Reproduce exactly the lines from the one containing "return geometry;" through the one containing "Vector(map(max, high, point))", both included, and nothing else.

>> start RECORD EXCERPTS

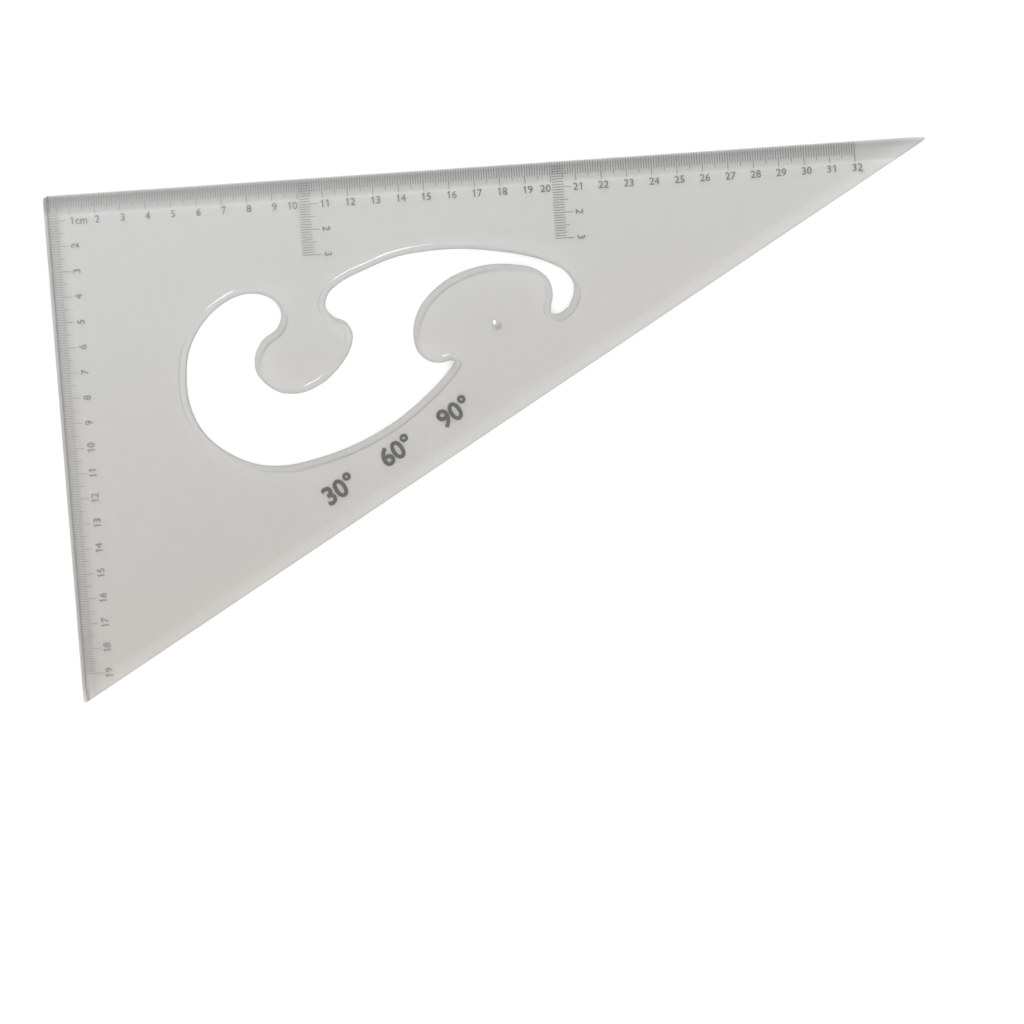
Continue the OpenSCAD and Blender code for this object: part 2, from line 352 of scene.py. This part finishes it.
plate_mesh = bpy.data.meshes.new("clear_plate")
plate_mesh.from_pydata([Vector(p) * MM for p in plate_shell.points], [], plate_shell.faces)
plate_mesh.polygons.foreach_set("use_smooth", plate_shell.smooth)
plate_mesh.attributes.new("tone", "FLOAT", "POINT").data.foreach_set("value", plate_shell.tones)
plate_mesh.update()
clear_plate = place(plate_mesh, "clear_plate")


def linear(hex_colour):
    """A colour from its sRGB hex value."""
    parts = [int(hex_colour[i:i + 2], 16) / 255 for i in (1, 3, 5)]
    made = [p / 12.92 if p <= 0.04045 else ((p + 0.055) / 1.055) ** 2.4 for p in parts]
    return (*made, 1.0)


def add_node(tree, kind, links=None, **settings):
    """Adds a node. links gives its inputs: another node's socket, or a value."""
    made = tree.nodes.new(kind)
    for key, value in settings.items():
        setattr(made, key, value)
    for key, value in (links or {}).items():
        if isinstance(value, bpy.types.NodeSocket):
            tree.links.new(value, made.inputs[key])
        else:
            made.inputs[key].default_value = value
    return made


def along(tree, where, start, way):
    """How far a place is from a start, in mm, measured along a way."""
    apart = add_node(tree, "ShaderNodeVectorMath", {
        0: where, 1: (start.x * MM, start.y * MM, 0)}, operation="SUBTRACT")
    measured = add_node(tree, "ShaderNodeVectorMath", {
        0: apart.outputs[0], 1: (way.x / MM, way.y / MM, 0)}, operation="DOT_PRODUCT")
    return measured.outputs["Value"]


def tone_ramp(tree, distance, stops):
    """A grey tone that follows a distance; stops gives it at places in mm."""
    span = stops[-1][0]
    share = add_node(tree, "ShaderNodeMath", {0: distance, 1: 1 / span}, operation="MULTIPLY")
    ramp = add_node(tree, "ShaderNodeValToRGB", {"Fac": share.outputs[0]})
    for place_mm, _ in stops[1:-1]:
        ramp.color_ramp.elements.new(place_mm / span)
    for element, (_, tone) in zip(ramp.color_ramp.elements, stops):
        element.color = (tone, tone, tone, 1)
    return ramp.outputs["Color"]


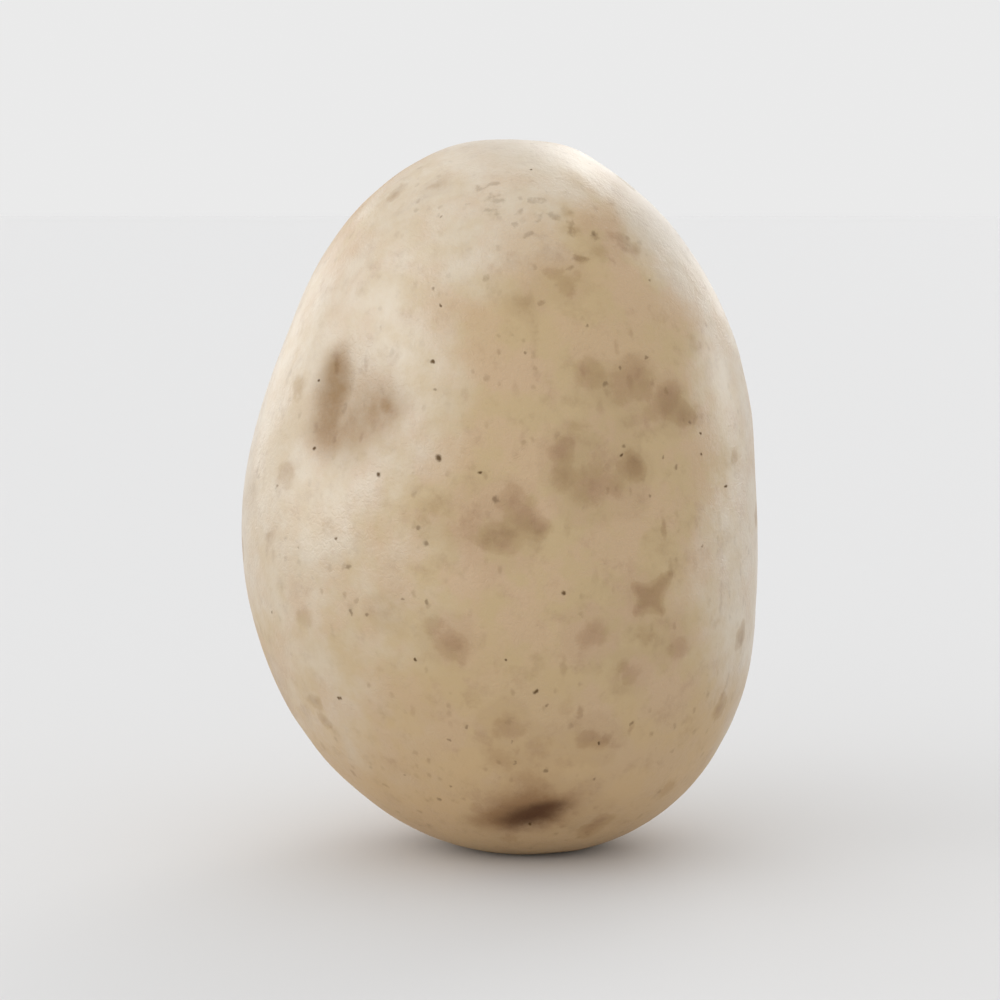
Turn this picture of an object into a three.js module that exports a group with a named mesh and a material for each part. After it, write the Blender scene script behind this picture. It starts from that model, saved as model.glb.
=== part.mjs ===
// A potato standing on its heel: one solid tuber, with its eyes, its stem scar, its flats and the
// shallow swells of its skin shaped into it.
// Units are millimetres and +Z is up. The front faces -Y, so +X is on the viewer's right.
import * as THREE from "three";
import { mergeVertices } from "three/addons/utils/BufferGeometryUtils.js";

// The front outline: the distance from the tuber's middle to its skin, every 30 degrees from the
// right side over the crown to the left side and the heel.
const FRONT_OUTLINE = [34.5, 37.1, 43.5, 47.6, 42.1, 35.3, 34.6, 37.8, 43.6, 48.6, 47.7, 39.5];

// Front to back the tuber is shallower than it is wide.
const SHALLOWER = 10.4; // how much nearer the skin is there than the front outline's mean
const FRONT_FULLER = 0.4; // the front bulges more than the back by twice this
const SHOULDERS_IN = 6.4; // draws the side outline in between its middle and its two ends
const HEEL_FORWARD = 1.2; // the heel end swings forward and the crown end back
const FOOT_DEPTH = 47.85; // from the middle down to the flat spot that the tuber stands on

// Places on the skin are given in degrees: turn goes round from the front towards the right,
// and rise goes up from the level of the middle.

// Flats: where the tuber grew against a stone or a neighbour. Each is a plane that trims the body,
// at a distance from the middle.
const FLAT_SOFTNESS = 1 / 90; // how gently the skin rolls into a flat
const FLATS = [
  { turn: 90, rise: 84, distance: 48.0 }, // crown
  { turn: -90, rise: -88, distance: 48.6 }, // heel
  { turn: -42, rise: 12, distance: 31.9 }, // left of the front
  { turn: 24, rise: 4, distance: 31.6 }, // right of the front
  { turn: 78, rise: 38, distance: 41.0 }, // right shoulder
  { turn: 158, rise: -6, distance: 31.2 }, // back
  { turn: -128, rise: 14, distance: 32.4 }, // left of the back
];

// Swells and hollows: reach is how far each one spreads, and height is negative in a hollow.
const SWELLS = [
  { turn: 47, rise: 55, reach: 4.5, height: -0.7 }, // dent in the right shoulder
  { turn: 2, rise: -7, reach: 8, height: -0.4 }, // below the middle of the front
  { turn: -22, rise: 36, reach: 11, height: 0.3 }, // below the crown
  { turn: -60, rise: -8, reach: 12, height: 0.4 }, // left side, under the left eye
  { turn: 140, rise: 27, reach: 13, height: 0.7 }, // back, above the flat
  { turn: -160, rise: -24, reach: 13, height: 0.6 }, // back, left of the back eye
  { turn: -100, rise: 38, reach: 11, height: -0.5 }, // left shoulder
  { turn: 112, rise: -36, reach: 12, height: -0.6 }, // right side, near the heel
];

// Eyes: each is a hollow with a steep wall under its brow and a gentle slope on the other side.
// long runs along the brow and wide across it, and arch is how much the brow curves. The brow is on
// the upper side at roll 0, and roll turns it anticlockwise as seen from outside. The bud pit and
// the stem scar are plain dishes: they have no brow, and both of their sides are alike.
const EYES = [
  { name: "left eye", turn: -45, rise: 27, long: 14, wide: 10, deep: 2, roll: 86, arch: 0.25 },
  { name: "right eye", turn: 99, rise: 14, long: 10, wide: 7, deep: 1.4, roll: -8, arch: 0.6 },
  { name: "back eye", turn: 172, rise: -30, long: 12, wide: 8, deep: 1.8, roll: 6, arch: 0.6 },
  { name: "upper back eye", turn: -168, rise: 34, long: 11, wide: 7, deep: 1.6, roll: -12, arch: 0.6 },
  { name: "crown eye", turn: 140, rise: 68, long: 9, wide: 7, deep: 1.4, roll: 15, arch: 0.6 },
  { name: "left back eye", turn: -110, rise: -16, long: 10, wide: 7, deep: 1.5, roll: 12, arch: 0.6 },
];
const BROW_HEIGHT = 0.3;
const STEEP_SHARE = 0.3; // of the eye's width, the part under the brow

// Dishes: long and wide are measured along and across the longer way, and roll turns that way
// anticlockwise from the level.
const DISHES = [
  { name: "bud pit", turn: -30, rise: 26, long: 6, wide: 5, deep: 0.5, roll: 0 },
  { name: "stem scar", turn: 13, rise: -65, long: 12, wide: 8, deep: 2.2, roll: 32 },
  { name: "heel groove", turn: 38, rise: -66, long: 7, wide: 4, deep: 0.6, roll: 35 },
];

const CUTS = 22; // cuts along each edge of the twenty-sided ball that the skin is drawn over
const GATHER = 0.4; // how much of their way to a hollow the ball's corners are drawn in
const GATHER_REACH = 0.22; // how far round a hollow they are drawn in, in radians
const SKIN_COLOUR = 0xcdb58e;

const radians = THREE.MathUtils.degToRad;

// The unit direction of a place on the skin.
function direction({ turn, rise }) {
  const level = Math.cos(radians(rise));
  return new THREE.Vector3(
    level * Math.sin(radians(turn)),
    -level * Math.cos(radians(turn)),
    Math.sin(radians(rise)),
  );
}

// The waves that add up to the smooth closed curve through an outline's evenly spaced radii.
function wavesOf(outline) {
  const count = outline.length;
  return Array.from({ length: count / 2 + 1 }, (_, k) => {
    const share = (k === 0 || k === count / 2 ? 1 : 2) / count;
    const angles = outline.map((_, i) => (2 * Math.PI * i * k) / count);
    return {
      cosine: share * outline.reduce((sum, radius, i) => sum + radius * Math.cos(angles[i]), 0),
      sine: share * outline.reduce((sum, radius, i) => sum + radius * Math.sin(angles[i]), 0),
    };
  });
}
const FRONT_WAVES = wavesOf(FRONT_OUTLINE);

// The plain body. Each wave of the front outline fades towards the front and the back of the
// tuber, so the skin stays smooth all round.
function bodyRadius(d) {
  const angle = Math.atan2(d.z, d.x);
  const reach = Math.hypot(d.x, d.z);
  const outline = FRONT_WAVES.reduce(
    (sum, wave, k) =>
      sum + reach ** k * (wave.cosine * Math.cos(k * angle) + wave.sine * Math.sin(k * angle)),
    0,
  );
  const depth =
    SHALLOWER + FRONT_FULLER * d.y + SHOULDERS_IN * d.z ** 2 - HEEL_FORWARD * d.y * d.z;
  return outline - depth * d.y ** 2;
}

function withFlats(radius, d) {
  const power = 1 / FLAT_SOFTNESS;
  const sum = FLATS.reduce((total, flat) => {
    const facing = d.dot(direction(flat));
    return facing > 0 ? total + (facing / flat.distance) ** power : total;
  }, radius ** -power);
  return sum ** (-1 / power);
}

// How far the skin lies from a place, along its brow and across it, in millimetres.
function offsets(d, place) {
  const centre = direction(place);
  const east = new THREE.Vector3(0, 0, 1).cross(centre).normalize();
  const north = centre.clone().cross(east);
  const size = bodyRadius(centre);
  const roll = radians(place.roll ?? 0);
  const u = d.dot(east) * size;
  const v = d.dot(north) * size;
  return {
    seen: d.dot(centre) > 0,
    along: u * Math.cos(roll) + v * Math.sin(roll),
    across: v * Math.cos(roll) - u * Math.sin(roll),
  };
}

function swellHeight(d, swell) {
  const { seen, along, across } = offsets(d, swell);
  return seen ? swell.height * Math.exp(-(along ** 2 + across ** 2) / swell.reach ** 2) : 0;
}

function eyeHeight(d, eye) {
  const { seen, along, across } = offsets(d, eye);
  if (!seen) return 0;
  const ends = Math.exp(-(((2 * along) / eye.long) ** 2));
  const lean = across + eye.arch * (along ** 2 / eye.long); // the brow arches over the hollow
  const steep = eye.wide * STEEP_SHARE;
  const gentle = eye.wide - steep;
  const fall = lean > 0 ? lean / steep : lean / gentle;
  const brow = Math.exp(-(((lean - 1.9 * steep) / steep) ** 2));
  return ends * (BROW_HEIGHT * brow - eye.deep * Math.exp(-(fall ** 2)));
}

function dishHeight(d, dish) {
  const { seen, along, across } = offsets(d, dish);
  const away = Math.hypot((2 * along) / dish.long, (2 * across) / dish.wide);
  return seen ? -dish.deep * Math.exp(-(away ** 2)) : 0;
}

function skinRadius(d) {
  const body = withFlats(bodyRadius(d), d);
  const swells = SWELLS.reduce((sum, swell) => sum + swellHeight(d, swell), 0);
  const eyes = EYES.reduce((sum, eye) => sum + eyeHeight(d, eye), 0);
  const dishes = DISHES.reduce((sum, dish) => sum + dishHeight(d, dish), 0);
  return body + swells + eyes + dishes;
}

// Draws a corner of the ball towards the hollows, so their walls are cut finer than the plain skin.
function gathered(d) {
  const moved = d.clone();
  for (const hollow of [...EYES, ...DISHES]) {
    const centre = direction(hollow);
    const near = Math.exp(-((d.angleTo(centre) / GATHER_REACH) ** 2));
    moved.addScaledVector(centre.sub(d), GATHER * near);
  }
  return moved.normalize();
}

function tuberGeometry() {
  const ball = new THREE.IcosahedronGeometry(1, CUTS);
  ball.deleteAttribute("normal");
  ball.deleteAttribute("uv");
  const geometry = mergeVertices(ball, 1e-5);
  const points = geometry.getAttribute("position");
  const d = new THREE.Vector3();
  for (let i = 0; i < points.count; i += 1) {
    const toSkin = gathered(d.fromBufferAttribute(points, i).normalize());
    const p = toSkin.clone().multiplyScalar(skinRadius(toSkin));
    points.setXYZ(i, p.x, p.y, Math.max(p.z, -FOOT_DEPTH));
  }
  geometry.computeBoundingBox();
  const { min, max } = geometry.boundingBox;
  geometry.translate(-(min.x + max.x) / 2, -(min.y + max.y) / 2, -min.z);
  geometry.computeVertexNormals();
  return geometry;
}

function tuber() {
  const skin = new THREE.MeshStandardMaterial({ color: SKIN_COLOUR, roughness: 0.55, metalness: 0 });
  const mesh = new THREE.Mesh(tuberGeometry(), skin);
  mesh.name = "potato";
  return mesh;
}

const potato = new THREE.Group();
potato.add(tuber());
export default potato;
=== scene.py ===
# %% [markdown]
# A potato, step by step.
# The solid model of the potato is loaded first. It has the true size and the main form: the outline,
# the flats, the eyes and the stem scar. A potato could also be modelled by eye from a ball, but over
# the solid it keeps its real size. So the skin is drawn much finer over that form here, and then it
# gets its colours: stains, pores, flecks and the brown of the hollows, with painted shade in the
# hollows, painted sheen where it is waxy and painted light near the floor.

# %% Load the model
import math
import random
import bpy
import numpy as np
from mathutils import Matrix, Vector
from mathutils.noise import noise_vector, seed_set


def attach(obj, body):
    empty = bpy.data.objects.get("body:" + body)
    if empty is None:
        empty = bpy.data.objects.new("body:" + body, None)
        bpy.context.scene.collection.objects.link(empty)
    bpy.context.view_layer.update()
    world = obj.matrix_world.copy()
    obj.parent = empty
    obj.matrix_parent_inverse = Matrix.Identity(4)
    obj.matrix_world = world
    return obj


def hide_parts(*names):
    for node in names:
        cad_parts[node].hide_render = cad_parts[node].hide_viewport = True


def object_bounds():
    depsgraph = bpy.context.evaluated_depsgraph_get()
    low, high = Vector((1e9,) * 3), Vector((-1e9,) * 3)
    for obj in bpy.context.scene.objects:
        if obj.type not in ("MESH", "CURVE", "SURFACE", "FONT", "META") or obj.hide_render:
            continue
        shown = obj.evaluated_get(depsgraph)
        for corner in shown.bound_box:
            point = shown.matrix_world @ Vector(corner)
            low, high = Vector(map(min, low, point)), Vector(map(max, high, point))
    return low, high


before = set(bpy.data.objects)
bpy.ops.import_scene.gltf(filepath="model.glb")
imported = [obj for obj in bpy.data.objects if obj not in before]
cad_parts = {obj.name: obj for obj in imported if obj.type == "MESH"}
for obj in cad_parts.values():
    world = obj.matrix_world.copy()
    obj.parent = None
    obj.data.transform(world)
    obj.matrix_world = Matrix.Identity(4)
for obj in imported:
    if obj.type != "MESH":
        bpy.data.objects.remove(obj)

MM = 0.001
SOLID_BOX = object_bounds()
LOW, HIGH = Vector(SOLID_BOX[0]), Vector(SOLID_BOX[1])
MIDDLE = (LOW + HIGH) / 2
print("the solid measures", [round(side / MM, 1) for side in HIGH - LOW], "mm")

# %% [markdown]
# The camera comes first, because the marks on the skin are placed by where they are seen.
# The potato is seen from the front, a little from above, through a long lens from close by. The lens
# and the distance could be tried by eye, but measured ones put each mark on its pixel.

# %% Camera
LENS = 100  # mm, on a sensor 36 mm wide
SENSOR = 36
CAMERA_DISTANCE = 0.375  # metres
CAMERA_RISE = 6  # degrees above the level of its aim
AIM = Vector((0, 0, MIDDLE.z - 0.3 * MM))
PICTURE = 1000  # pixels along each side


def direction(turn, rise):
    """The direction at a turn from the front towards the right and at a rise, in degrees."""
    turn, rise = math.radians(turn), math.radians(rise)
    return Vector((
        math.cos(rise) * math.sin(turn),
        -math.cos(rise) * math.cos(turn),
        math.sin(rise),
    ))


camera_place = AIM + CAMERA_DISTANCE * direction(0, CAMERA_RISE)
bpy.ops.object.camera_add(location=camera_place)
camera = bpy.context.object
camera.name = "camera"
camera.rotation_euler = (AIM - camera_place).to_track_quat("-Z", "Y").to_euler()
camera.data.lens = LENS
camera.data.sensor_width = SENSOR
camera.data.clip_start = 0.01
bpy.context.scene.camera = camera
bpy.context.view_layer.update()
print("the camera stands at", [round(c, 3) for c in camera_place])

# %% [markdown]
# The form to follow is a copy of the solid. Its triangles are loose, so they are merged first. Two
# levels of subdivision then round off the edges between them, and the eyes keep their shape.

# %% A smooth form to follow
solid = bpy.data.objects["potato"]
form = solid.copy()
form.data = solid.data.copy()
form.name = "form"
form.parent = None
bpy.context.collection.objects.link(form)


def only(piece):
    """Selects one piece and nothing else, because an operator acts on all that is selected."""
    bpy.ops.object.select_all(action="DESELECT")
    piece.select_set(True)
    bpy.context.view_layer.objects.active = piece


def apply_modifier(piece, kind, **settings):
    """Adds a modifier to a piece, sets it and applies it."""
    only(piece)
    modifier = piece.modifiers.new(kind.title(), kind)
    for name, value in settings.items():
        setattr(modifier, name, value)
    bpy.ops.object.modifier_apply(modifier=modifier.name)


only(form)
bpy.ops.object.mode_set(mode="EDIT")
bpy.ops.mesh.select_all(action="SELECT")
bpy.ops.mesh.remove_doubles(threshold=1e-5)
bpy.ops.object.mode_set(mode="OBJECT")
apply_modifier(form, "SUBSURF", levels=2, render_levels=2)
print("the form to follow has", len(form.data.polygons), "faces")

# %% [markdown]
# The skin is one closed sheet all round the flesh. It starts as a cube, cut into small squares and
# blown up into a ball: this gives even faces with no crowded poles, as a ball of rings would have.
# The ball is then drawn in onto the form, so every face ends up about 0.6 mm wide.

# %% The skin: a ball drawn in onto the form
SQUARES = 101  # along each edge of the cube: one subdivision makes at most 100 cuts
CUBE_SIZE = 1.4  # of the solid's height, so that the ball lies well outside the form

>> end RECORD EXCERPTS

▶ **ANSWER TO THE TASK**
  return geometry;
}

function tuber() {
  const skin = new THREE.MeshStandardMaterial({ color: SKIN_COLOUR, roughness: 0.55, metalness: 0 });
  const mesh = new THREE.Mesh(tuberGeometry(), skin);
  mesh.name = "potato";
  return mesh;
}

const potato = new THREE.Group();
potato.add(tuber());
export default potato;
=== scene.py ===
# %% [markdown]
# A potato, step by step.
# The solid model of the potato is loaded first. It has the true size and the main form: the outline,
# the flats, the eyes and the stem scar. A potato could also be modelled by eye from a ball, but over
# the solid it keeps its real size. So the skin is drawn much finer over that form here, and then it
# gets its colours: stains, pores, flecks and the brown of the hollows, with painted shade in the
# hollows, painted sheen where it is waxy and painted light near the floor.

# %% Load the model
import math
import random
import bpy
import numpy as np
from mathutils import Matrix, Vector
from mathutils.noise import noise_vector, seed_set


def attach(obj, body):
    empty = bpy.data.objects.get("body:" + body)
    if empty is None:
        empty = bpy.data.objects.new("body:" + body, None)
        bpy.context.scene.collection.objects.link(empty)
    bpy.context.view_layer.update()
    world = obj.matrix_world.copy()
    obj.parent = empty
    obj.matrix_parent_inverse = Matrix.Identity(4)
    obj.matrix_world = world
    return obj


def hide_parts(*names):
    for node in names:
        cad_parts[node].hide_render = cad_parts[node].hide_viewport = True


def object_bounds():
    depsgraph = bpy.context.evaluated_depsgraph_get()
    low, high = Vector((1e9,) * 3), Vector((-1e9,) * 3)
    for obj in bpy.context.scene.objects:
        if obj.type not in ("MESH", "CURVE", "SURFACE", "FONT", "META") or obj.hide_render:
            continue
        shown = obj.evaluated_get(depsgraph)
        for corner in shown.bound_box:
            point = shown.matrix_world @ Vector(corner)
            low, high = Vector(map(min, low, point)), Vector(map(max, high, point))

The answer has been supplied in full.